Yemen’s history is one of conflict and instability. The CIA World Factbook presents an historical summary of this impoverished (oil reserves are dwindling fast) desert country of about 24 million: “North Yemen became independent of the Ottoman Empire in 1918. The British, who had set up a protectorate area around the southern port of Aden in the 19th century, withdrew in 1967 from what became South Yemen. Three years later, the southern government adopted a Marxist orientation. The massive exodus of hundreds of thousands of Yemenis from the south to the north contributed to two decades of hostility between the states. The two countries were formally unified as the Republic of Yemen in 1990. A southern secessionist movement in 1994 was quickly subdued…

“In 2000, Saudi Arabia and Yemen agreed to a delimitation of their border.

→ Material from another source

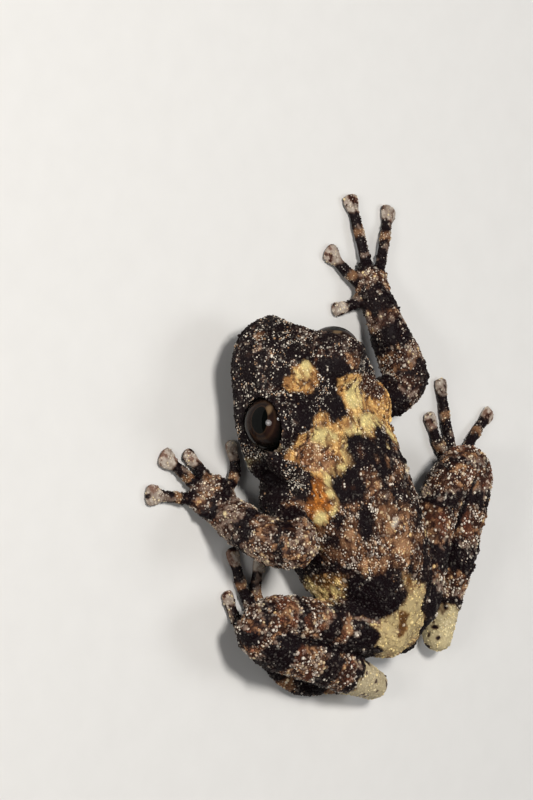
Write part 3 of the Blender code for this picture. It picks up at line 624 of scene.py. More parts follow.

Fighting in the northwest between the government and Huthi rebels, a group seeking a return to traditional Zaydi Islam, began in 2004 and has since resulted in seven rounds of fighting - the last ended in early 2010 with a tentative ceasefire. The southern secessionist movement was revitalized in 2008 when a popular socioeconomic protest movement initiated the prior year took on political goals including secession…

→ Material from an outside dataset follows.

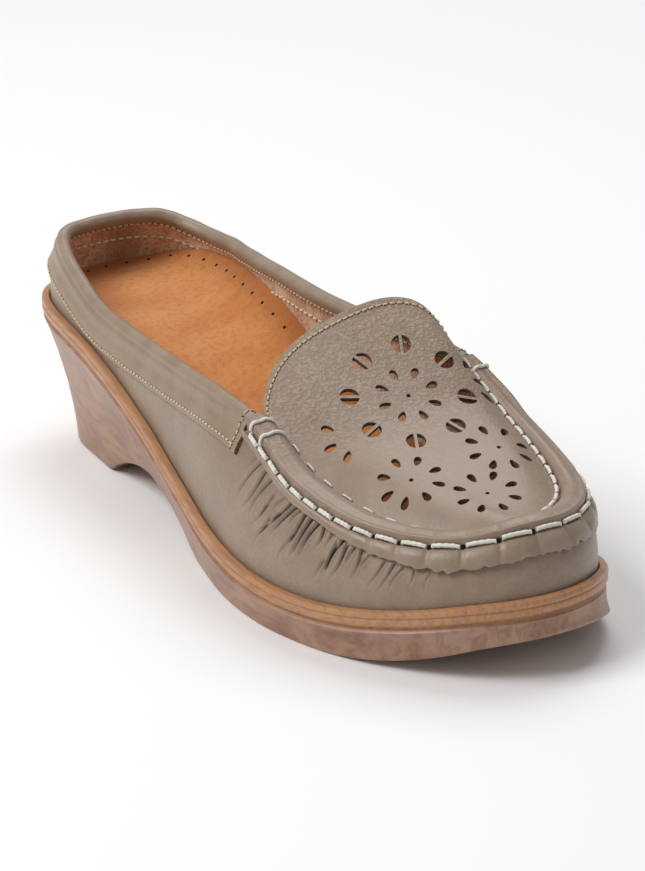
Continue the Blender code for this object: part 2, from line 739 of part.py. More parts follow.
def make_insole():
    """Footbed on the tray's floor, with its edge cupped up inside the wall."""
    top = []
    bottom = []
    for turn in SHARED_TURNS:
        along = along_share(turn)
        rim = rim_height(along * LENGTH)
        middle = INSOLE_ROWS[0](along)
        edges = {}
        for side, row in ((1, INSOLE_ROWS[1]), (-1, INSOLE_ROWS[2])):
            z = min(rim + row(along), wall_profile(turn, side, 1.0)[1] - BAND_TURN_IN - INSOLE_BELOW_BAND)
            share = wall_share(turn, side, z)
            edges[side] = wall_point(turn, side, share, -WALL - INSOLE_CLEARANCE)
            edges[side][2] = z
            edges[side, "low"] = edge_point(turn, side, -RIM_LEDGE - WALL - 1.5 * INSOLE_CLEARANCE,
                                            rim - TRAY_DEPTH + GAP)
        face = []
        under = []
        for c in INSOLE_COLUMNS:
            share = (c + 1) / 2
            blend = abs(c) ** INSOLE_DISH
            edge = edges[1] if c > 0 else edges[-1]
            line = edges[-1] + (edges[1] - edges[-1]) * share
            z = (rim + middle) * (1 - blend) + edge[2] * blend
            if turn in (0.0, 1.0):
                z = edge[2]
            face.append(np.array([line[0], line[1], z]))
            low = edges[-1, "low"] + (edges[1, "low"] - edges[-1, "low"]) * share
            under.append(low)
        top.append(face)
        bottom.append(under)
    data = bmesh.new()
    upper_rows = [vertices(data, row) for row in top]
    lower_rows = [vertices(data, row) for row in bottom]
    grid_faces(data, upper_rows, False)
    grid_faces(data, lower_rows, False)
    for side in (0, -1):
        grid_faces(data, [[row[side] for row in upper_rows], [row[side] for row in lower_rows]], False)
    for end in (0, -1):
        grid_faces(data, [upper_rows[end], lower_rows[end]], False)
    return add_object("insole", data, (0.62, 0.27, 0.09), 0.85)


def make_upper():
    """Side wall of vamp and quarters, one hollow ring with a real thickness."""
    stations = both_sides(SHARED_TURNS)
    columns = []
    for t, s in stations:
        low = strip_share(t, s)
        columns.append((*UPPER_ROWS, (UPPER_ROWS[-1] + low) / 2, low, (low + STITCH_SHARE) / 2,
                        STITCH_SHARE, 1.0))
    count = len(columns[0])
    rows_out = [[wall_point(t, s, share[k], seam_step(t, s, share[k]))
                 for (t, s), share in zip(stations, columns)] for k in range(count)]
    rows_in = [[wall_point(t, s, share[k], -WALL) for (t, s), share in zip(stations, columns)]
               for k in range(count)]
    return add_object("upper", shell(rows_out, rows_in, True), (0.33, 0.26, 0.20), 0.5)


def make_heel_band():
    """Binding that caps the wall from tab to tab round the heel and turns in over the lining."""
    values = [t for t in SHARED_TURNS if t <= BAND_TURN]
    stations = [(t, -1) for t in reversed(values[1:])] + [(t, 1) for t in values]
    outer = []
    inner = []
    lift = np.array([0, 0, 1.0])
    inside = -WALL - GAP
    deep = inside - BAND_INSIDE_THICKNESS
    for t, s in stations:
        top_z = wall_profile(t, s, 1.0)[1]
        rim_z = rim_height(along_share(t) * LENGTH)
        low = max(width_share(t, s, BAND_WIDTH), wall_share(t, s, rim_z + BAND_ABOVE_RIM))
        turn_in = wall_share(t, s, top_z - BAND_TURN_IN)
        face = []
        back = []
        for share, extra in BAND_SECTION:
            height = low + (1 - low) * share
            near = 1.5 * GAP + seam_step(t, s, max(height, 0.4))
            face.append(wall_point(t, s, height, near + BAND_THICKNESS + extra))
            back.append(wall_point(t, s, height, near))
        centre = wall_point(t, s, 1.0, -WALL / 2)
        shoulder = face[-1] + (back[-1] - face[-1]) * 0.4 + lift * BAND_ROLL * 0.8
        outer.append([*face, shoulder, centre + lift * (GAP + BAND_ROLL),
                      wall_point(t, s, 1.0, deep + GAP) + lift * BAND_ROLL * 0.75,
                      wall_point(t, s, 1.0, deep), wall_point(t, s, turn_in, deep)])
        inner.append([*back, back[-1] + lift * GAP, centre + lift * GAP * 1.4,
                      wall_point(t, s, 1.0, inside) + lift * GAP,
                      wall_point(t, s, 1.0, inside), wall_point(t, s, turn_in, inside)])
    rows_out = [list(row) for row in zip(*outer)]
    rows_in = [list(row) for row in zip(*inner)]
    return add_object("heel_band", shell(rows_out, rows_in, False), (0.34, 0.27, 0.21), 0.45)


def spine_point(share):
    """Point on the apron's middle line, from the throat, 0, to its front, 1."""
    z = INSTEP_HEIGHT - (INSTEP_HEIGHT - TOE_BOX_HEIGHT) * SPINE_ROW(share)
    side = THROAT_SIDE * (1 - 0.35 * share)
    return np.array([THROAT + APRON_LENGTH * share, side, z])


def apron_columns():
    """Stations of the apron's edge, by the toe, each with its share along the spine."""
    values = [t for t in SHARED_TURNS if t >= TAB_TURN]
    around = [(t, 1) for t in values] + [(t, -1) for t in reversed(values[:-1])]
    half = len(values) - 1
    columns = []
    for k, (t, s) in enumerate(around):
        share = 1 - abs(k - half) / half
        columns.append((t, s, 1 - (1 - share) ** 1.7))
    return columns


def apron_section(turn, side, share):
    """Outer and inner points of one section of the apron, from its cut edge to the spine."""
    low = strip_share(turn, side)
    lift = np.array([0, 0, 1.0])
    centre = wall_point(turn, side, 1.0, -WALL / 2)
    inward = -outward(turn, side)
    inward = np.array([inward[0], inward[1], 0.0])
    width = BEAD_ROWS[0 if side > 0 else 1](along_share(turn))

    def skin(t, off):
        return wall_point(turn, side, t, GAP + seam_step(turn, side, t) + off)

    bead = [centre + inward * (share_in * width + near) + lift * up * BEAD_RISE
            for share_in, near, up in BEAD_SECTION]
    outer = [
        skin(low, STRIP_THICKNESS),
        skin((low + STITCH_SHARE) / 2, STRIP_THICKNESS + STRIP_BULGE),
        skin(STITCH_SHARE, STRIP_THICKNESS - STITCH_SINK),
        skin(1.0, STRIP_THICKNESS) + lift * BEAD_SHOULDER,
        *bead,
    ]
    inner = [
        skin(low, 0.0),
        skin((low + STITCH_SHARE) / 2, 0.0),
        skin(STITCH_SHARE, 0.0),
        skin(1.0, 0.0) + lift * GAP,
        centre + lift * 2 * GAP - inward * (WALL / 2 - 1.5 * GAP),
        centre + lift * 2 * GAP + inward * (WALL / 2 + GAP),
        bead[2] - lift * APRON_THICKNESS * 1.35,
        bead[3] - lift * APRON_THICKNESS,
    ]
    valley = bead[-1]
    spine = spine_point(share)
    crown, rear, aside, ridge = APRON_CROWN[0 if side > 0 else 1]
    crown += (APRON_TOE_CROWN - crown) * share ** 0.6
    rise_from = valley[2]
    for k in range(1, APRON_ROWS + 1):
        r = (k / APRON_ROWS) ** 1.5
        rise = 1 - (1 - r) ** crown
        place = valley + (spine - valley) * r
        place[0] -= rear * (1 - share) ** 2 * r ** 0.5 * (1 - r)
        place[1] += aside * (1 - share) * r ** 0.5 * (1 - r)
        place[2] = rise_from + (spine[2] - rise_from) * rise + ridge * (1 - share) * 4 * r * (1 - r)
        outer.append(place)
    across = np.array([spine[0] - valley[0], spine[1] - valley[1], 0.0])
    across /= np.linalg.norm(across)
    first = len(outer) - APRON_ROWS
    for k in range(first, len(outer) - 1):
        step = outer[k + 1] - outer[k - 1]
        run = float(step @ across)
        slope = math.hypot(run, step[2])
        inner.append(outer[k] + (across * step[2] - lift * run) / slope * APRON_THICKNESS)
    inner.append(spine - lift * APRON_THICKNESS)
    return outer, inner


def petal(u, v, angle):
    """Pointed loop of one petal, its point towards the flower's middle."""
    loop = []
    for k in range(6):
        phase = math.pi * k / 3
        reach = math.cos(phase) * PETAL_LENGTH / 2
        half = math.sin(phase) * PETAL_WIDTH / 2 * (1 + 0.25 * math.cos(phase))
        loop.append((u + reach * math.cos(angle) - half * math.sin(angle),
                     v + reach * math.sin(angle) + half * math.cos(angle)))
    return loop


def half_bean(u, v, angle, hand):
    """Loop of one half of a round hole, beside its bar, which points along the angle."""
    loop = []
    radius = BEAN_HOLE / 2
    start = math.asin(BEAN_BAR / 2 / radius)
    for k in range(6):
        phase = start + (math.pi - 2 * start) * k / 5
        reach = radius * math.cos(phase)
        half = hand * radius * math.sin(phase)
        loop.append((u + reach * math.cos(angle) - half * math.sin(angle),
                     v + reach * math.sin(angle) + half * math.cos(angle)))
    return loop


def perforation_cutter():
    """Upright prisms for every petal and half bean of the apron's pattern."""
    places = [(THROAT + APRON_LENGTH * along, HALF_WIDTH * side, part) for along, side, part in FLOWERS]
    loops = []
    for u, v, part in places:
        for k in FLOWER_PARTS[part]:
            angle = 2 * math.pi * k / PETALS
            loops.append(petal(u + FLOWER_RADIUS * math.cos(angle), v + FLOWER_RADIUS * math.sin(angle),
                               angle))
    u, v = places[0][:2]
    for k in range(PETALS):
        angle = math.radians(BEAN_TURN) + 2 * math.pi * k / PETALS
        for hand in (1, -1):
            loops.append(half_bean(u + BEAN_RING * math.cos(angle), v + BEAN_RING * math.sin(angle),
                                   angle, hand))
    low = [[(*p, TOE_BOX_HEIGHT - CUTTER_RUN_OUT) for p in loop] for loop in loops]
    high = [[(*p, INSTEP_HEIGHT + CUTTER_RUN_OUT) for p in loop] for loop in loops]
    return add_object("perforations", prism(low, high), (0, 0, 0), 1.0, cutter=True)


def make_apron():
    """Moccasin apron: cut margin over the wall, rolled bead, and the perforated middle."""
    outer = []
    inner = []
    for turn, side, share in apron_columns():
        out_points, in_points = apron_section(turn, side, share)
        outer.append(out_points)
        inner.append(in_points)
    rows_out = [list(row) for row in zip(*outer)]
    rows_in = [list(row) for row in zip(*inner)]
    data = bmesh.new()
    upper_rows = [vertices(data, row) for row in rows_out]
    lower_rows = [vertices(data, row) for row in rows_in]
    grid_faces(data, upper_rows, False)
    grid_faces(data, lower_rows, False)
    grid_faces(data, [upper_rows[0], lower_rows[0]], False)
    for end in (0, -1):
        grid_faces(data, [[row[end] for row in upper_rows], [row[end] for row in lower_rows]], False)
    bmesh.ops.triangulate(data, faces=data.faces)
    apron = add_object("apron", data, (0.36, 0.28, 0.22), 0.42)
    cut(apron, perforation_cutter())
    return apron


for old in list(bpy.data.objects):
    bpy.data.objects.remove(old)
make_outsole()
make_insole()
make_upper()
make_heel_band()
make_apron()
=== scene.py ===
"""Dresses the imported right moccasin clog: leather, stitching, perforations, footbed and sole.

Every piece is worked out from one last, in the same shoe coordinates as the part's source: u runs
forward from the back of the sole's rim, v towards the lateral side, z up, in millimetres. The
shoe stands on z = 0 with its toe towards -Y and its lateral side towards -X.
"""

import logging
import math
from collections.abc import Callable, Sequence
from dataclasses import dataclass, field
from enum import Enum
from typing import Any

import bmesh
import bpy
import numpy as np
from bpy.types import GeometryNodeTree, Material, Mesh, Node, NodeSocket, NodeTree, Object
from mathutils import Matrix, Vector
from mathutils.bvhtree import BVHTree
from mathutils.geometry import delaunay_2d_cdt


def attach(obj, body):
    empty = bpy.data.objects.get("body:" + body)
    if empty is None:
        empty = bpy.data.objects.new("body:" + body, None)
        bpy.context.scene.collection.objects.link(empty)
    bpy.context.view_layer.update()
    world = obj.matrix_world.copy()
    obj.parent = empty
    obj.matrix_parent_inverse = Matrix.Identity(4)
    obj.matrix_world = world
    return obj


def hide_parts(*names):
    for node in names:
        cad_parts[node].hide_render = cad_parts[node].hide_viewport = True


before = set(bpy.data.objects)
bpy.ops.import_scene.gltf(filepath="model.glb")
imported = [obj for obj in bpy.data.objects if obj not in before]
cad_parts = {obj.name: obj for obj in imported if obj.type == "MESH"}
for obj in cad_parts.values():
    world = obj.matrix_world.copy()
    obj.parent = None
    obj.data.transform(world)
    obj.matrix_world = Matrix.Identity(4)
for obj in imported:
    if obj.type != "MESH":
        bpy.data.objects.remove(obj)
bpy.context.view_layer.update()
LOG = logging.getLogger("moccasin_clog")
MM = 0.001
UP = np.array([0.0, 0.0, 1.0])
Colour = tuple[float, float, float]
Loop = list[tuple[float, float]]

# Rim of the sole: share of length, lateral and medial side as shares of half the ball's width.
RIM_SIDES = (
    (0, 0, 0), (0.01, 0.368, -0.359), (0.03, 0.545, -0.532), (0.06, 0.648, -0.636), (0.1, 0.707, -0.695),
    (0.15, 0.743, -0.707), (0.2, 0.773, -0.657), (0.3, 0.818, -0.589), (0.4, 0.852, -0.584),
    (0.5, 0.918, -0.682), (0.6, 1.005, -0.848), (0.65, 1.03, -0.916), (0.7, 1.027, -0.952),
    (0.75, 0.991, -0.961), (0.8, 0.92, -0.952), (0.85, 0.814, -0.923), (0.9, 0.668, -0.855),
    (0.94, 0.507, -0.736), (0.97, 0.332, -0.58), (0.99, 0.141, -0.407), (1, -0.136, -0.136),
)
# Foot of the sole: share of its own length, lateral and medial side in the same shares.
FOOT_SIDES = (
    (0, 0.023, 0.023), (0.01, 0.323, -0.268), (0.03, 0.445, -0.405), (0.06, 0.507, -0.484),
    (0.1, 0.532, -0.527), (0.15, 0.555, -0.493), (0.2, 0.58, -0.457), (0.3, 0.634, -0.439),
    (0.4, 0.709, -0.493), (0.5, 0.83, -0.648), (0.6, 0.941, -0.839), (0.65, 0.964, -0.907),
    (0.7, 0.957, -0.941), (0.75, 0.914, -0.952), (0.8, 0.839, -0.948), (0.85, 0.727, -0.923),
    (0.9, 0.575, -0.857), (0.94, 0.423, -0.745), (0.97, 0.266, -0.598), (0.99, 0.086, -0.432),
    (1, -0.136, -0.136),
)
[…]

“Public rallies in Sana'a against President SALIH - inspired by similar demonstrations in Tunisia and Egypt - slowly built momentum starting in late January 2011 fueled by complaints over high unemployment, poor economic conditions, and corruption. By the following month, some protests had resulted in violence, and the demonstrations had spread to other major cities. By March the opposition had hardened its demands and was unifying behind calls for SALIH's immediate ouster. Media reports indicated that as many as 100 protesters had been killed and many more injured amid the protests. Domestic and international efforts to mediate a resolution to the political crisis had not yielded a deal as of mid April.” The Yemeni city of Jaar succumbed to rebel attacks in March, but matters have deteriorated even further since.

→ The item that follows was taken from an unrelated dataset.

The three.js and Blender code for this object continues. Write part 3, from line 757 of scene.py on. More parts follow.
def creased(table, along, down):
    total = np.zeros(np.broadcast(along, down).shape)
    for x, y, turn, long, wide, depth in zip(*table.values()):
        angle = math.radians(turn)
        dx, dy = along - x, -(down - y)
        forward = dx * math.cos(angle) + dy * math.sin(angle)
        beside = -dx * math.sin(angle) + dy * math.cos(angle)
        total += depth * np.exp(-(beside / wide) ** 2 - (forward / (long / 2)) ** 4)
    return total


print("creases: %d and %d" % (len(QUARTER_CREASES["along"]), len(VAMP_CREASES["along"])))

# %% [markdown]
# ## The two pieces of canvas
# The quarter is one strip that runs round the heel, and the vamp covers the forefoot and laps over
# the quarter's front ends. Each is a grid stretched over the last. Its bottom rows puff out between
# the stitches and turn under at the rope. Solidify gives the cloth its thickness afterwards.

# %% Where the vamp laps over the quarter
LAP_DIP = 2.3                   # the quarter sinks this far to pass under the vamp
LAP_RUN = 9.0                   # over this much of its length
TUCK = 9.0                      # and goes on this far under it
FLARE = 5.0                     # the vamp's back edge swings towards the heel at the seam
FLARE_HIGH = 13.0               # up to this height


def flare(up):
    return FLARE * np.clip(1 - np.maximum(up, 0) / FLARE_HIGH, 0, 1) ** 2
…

Until two months ago, when popular sentiments strongly suggested his tenure was unsustainable, the U.S. had backed President Sahih because of his willingness to cooperate in America’s fight against Islamist terrorists, but now the rebels are using that former relationship to vilify the President and demand his ouster. Anything “American” carries a taint, and the Islamist rebels, who are making alarming progress, are quick to capitalize on that fact and blame the U.S. for as much as possible. Memorial weekend was a time of remembrance and honor in the United States. But that weekend was a day of celebration for the rebels: a second city fell into their control on May 29th: “Islamist militants consolidated control over a second city in southern Yemen [on May 30th], seizing banks, government offices and the security headquarters as government forces responded with mortar fire… The fall of the coastal city of Zinjibar to self-styled holy warriors who claimed to have ‘liberated’ it from ‘the agents of the Americans’ fed into Western fears that militants sympathetic to Al Qaeda could exploit the breakdown of authority to take control of territory…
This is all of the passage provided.